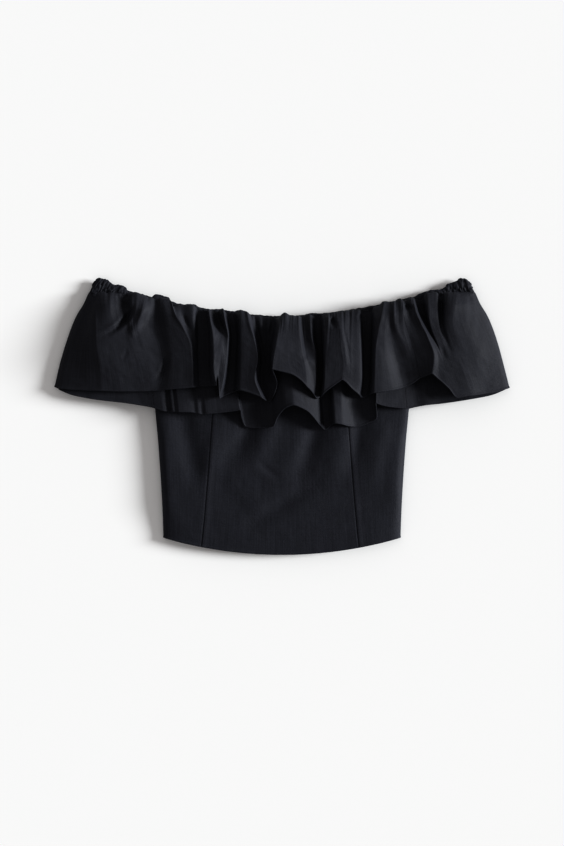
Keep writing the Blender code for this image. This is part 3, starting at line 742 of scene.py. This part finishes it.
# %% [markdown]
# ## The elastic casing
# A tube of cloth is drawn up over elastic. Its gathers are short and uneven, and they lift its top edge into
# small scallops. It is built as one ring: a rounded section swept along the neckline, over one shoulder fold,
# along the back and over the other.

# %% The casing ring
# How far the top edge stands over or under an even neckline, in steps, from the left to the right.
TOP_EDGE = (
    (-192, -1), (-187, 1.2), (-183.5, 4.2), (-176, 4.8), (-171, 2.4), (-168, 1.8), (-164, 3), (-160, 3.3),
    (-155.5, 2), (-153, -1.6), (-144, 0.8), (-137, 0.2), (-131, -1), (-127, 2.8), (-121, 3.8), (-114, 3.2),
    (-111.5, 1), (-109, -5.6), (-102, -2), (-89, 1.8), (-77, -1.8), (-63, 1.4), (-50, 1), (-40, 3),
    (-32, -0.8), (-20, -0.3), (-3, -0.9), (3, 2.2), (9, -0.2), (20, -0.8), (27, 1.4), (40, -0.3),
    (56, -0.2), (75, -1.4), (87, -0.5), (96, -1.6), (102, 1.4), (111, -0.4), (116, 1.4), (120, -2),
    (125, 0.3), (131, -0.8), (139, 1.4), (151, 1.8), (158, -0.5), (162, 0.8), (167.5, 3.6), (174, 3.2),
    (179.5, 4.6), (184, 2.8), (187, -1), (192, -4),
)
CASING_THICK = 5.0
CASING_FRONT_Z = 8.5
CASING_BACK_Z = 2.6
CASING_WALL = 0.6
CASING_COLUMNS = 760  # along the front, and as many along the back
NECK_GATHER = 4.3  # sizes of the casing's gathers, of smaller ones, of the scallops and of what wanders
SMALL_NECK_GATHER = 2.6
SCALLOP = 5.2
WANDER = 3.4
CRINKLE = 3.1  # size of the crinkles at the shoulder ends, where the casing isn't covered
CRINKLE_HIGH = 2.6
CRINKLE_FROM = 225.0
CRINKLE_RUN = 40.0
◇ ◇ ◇
● **SHORT PROBLEM**
All of the data needs to be printed once more, exactly.

● **SOLUTION TO THIS EXERCISE**
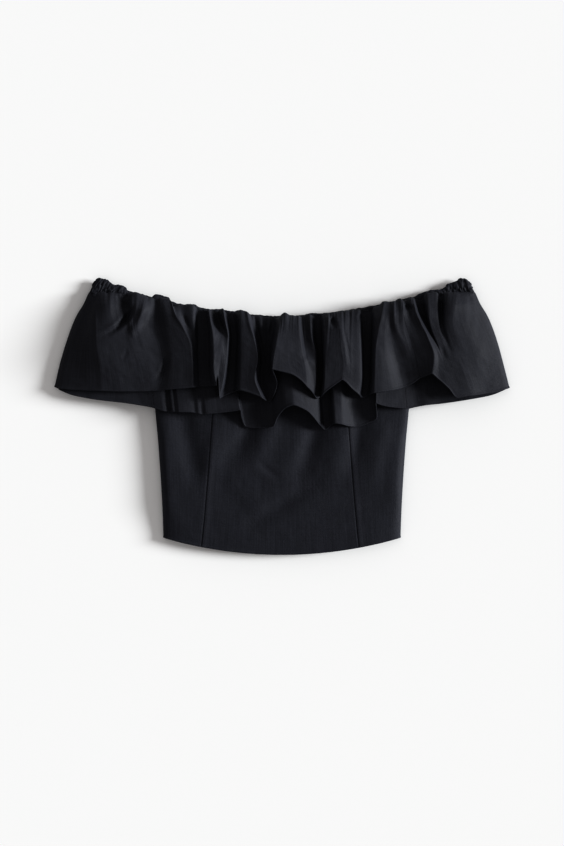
Keep writing the Blender code for this image. This is part 3, starting at line 742 of scene.py. This part finishes it.
# %% [markdown]
# ## The elastic casing
# A tube of cloth is drawn up over elastic. Its gathers are short and uneven, and they lift its top edge into
# small scallops. It is built as one ring: a rounded section swept along the neckline, over one shoulder fold,
# along the back and over the other.

# %% The casing ring
# How far the top edge stands over or under an even neckline, in steps, from the left to the right.
TOP_EDGE = (
    (-192, -1), (-187, 1.2), (-183.5, 4.2), (-176, 4.8), (-171, 2.4), (-168, 1.8), (-164, 3), (-160, 3.3),
    (-155.5, 2), (-153, -1.6), (-144, 0.8), (-137, 0.2), (-131, -1), (-127, 2.8), (-121, 3.8), (-114, 3.2),
    (-111.5, 1), (-109, -5.6), (-102, -2), (-89, 1.8), (-77, -1.8), (-63, 1.4), (-50, 1), (-40, 3),
    (-32, -0.8), (-20, -0.3), (-3, -0.9), (3, 2.2), (9, -0.2), (20, -0.8), (27, 1.4), (40, -0.3),
    (56, -0.2), (75, -1.4), (87, -0.5), (96, -1.6), (102, 1.4), (111, -0.4), (116, 1.4), (120, -2),
    (125, 0.3), (131, -0.8), (139, 1.4), (151, 1.8), (158, -0.5), (162, 0.8), (167.5, 3.6), (174, 3.2),
    (179.5, 4.6), (184, 2.8), (187, -1), (192, -4),
)
CASING_THICK = 5.0
CASING_FRONT_Z = 8.5
CASING_BACK_Z = 2.6
CASING_WALL = 0.6
CASING_COLUMNS = 760  # along the front, and as many along the back
NECK_GATHER = 4.3  # sizes of the casing's gathers, of smaller ones, of the scallops and of what wanders
SMALL_NECK_GATHER = 2.6
SCALLOP = 5.2
WANDER = 3.4
CRINKLE = 3.1  # size of the crinkles at the shoulder ends, where the casing isn't covered
CRINKLE_HIGH = 2.6
CRINKLE_FROM = 225.0
CRINKLE_RUN = 40.0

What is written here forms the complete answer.